- Goal
Give back exactly the lines from the start of the listing to the line containing "into its holes.", inclusive, and nothing beyond them.

- Collected data
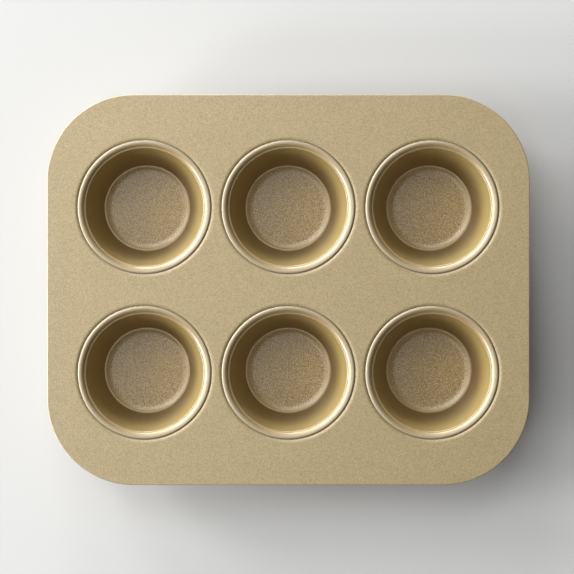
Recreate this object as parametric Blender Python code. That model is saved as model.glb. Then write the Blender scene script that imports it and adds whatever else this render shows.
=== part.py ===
"""Six-cup muffin pan: a deck plate curled round a rim wire, with six drawn cups locked into its holes.

Metres, +Z up. The origin is under the middle of the pan, on the surface that the cups stand on.
+X runs along the longer side and +Y towards the back. Every profile is the face that shows from
above, and the sheet's thickness lies behind it.
"""

import math

import bmesh
import bpy

# Pattern of cups
COLUMNS = ("left", "middle", "right")
ROWS = ("front", "back")
LAND_BETWEEN_COLUMNS = 0.0060  # deck between the rings of neighbouring cups
LAND_BETWEEN_ROWS = 0.0188
END_LAND = 0.0179  # deck from an end cup's ring to the pan's edge
SIDE_LAND = 0.0267
CORNER_RADIUS = 0.0508

# Cup, all on the face that food touches
SHEET = 0.0006
CUP_OPENING_RADIUS = 0.0345  # top of the tapered wall
CUP_BASE_RADIUS = 0.0257  # bottom of the tapered wall
CUP_DEPTH = 0.0349  # ring's crest to floor
FOOT_LEDGE_WIDTH = 0.0008  # ledge at the foot of the wall
FLOOR_SWEEP_RUN = 0.0042  # curve from the flat floor up to that ledge
FLOOR_SWEEP_RISE = 0.0010
SEAT_LEDGE_WIDTH = 0.0009  # ledge at the top of the wall, up to the ring

# Seam of each cup: its rolled ring sits over the upturned collar of a hole in the deck
SEAM_CLEARANCE = 0.0003
CROWN_BEND = 0.00365  # radius of the ring's low crown
CREST_SET_OUT = 0.0025  # from the seat ledge out to the crest
CREST_ABOVE_DECK = 0.0001
LIP_SET_OUT = 0.0013  # from the crest out to the lip's outer face
LIP_INSIDE_BEND = 0.00005
LIP_DEPTH = 0.0018  # crest to the lip's end
DIP_WIDTH = 0.0020  # fall of the deck towards the ring
DIP_DEPTH = 0.0004

# Wired edge
EDGE_INSIDE_BEND = 0.0002  # where the deck turns down
WIRE_DIAMETER = 0.0024
WIRE_CLEARANCE = 0.00035
WIRE_JOINT_GAP = 0.0012
CURL_OPENING = math.radians(75)  # part of the turn that the curl leaves open, under the deck

# Facets
ROUND_STEPS = 28
SWEEP_STEPS = 2
CROWN_STEPS = 3
LIP_STEPS = 2
DIP_STEPS = 2
CORNER_STEPS = 9
EDGE_STEPS = 3
CURL_STEPS = 7
WIRE_SIDES = 10
SMOOTH_BELOW = math.radians(35)
MERGE_DISTANCE = 1e-6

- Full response
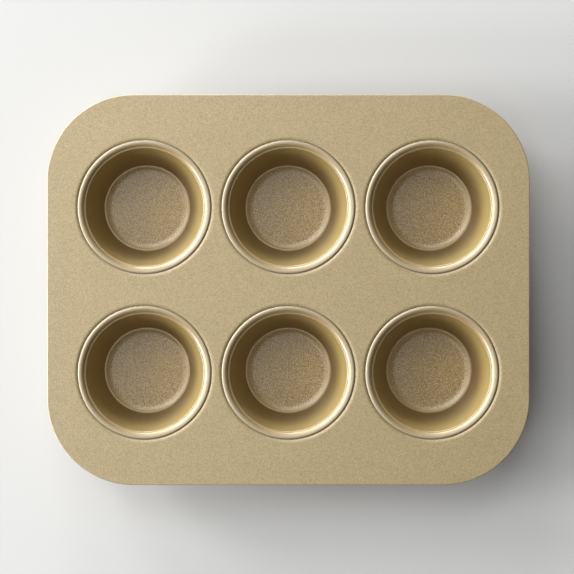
Recreate this object as parametric Blender Python code. That model is saved as model.glb. Then write the Blender scene script that imports it and adds whatever else this render shows.
=== part.py ===
"""Six-cup muffin pan: a deck plate curled round a rim wire, with six drawn cups locked into its holes.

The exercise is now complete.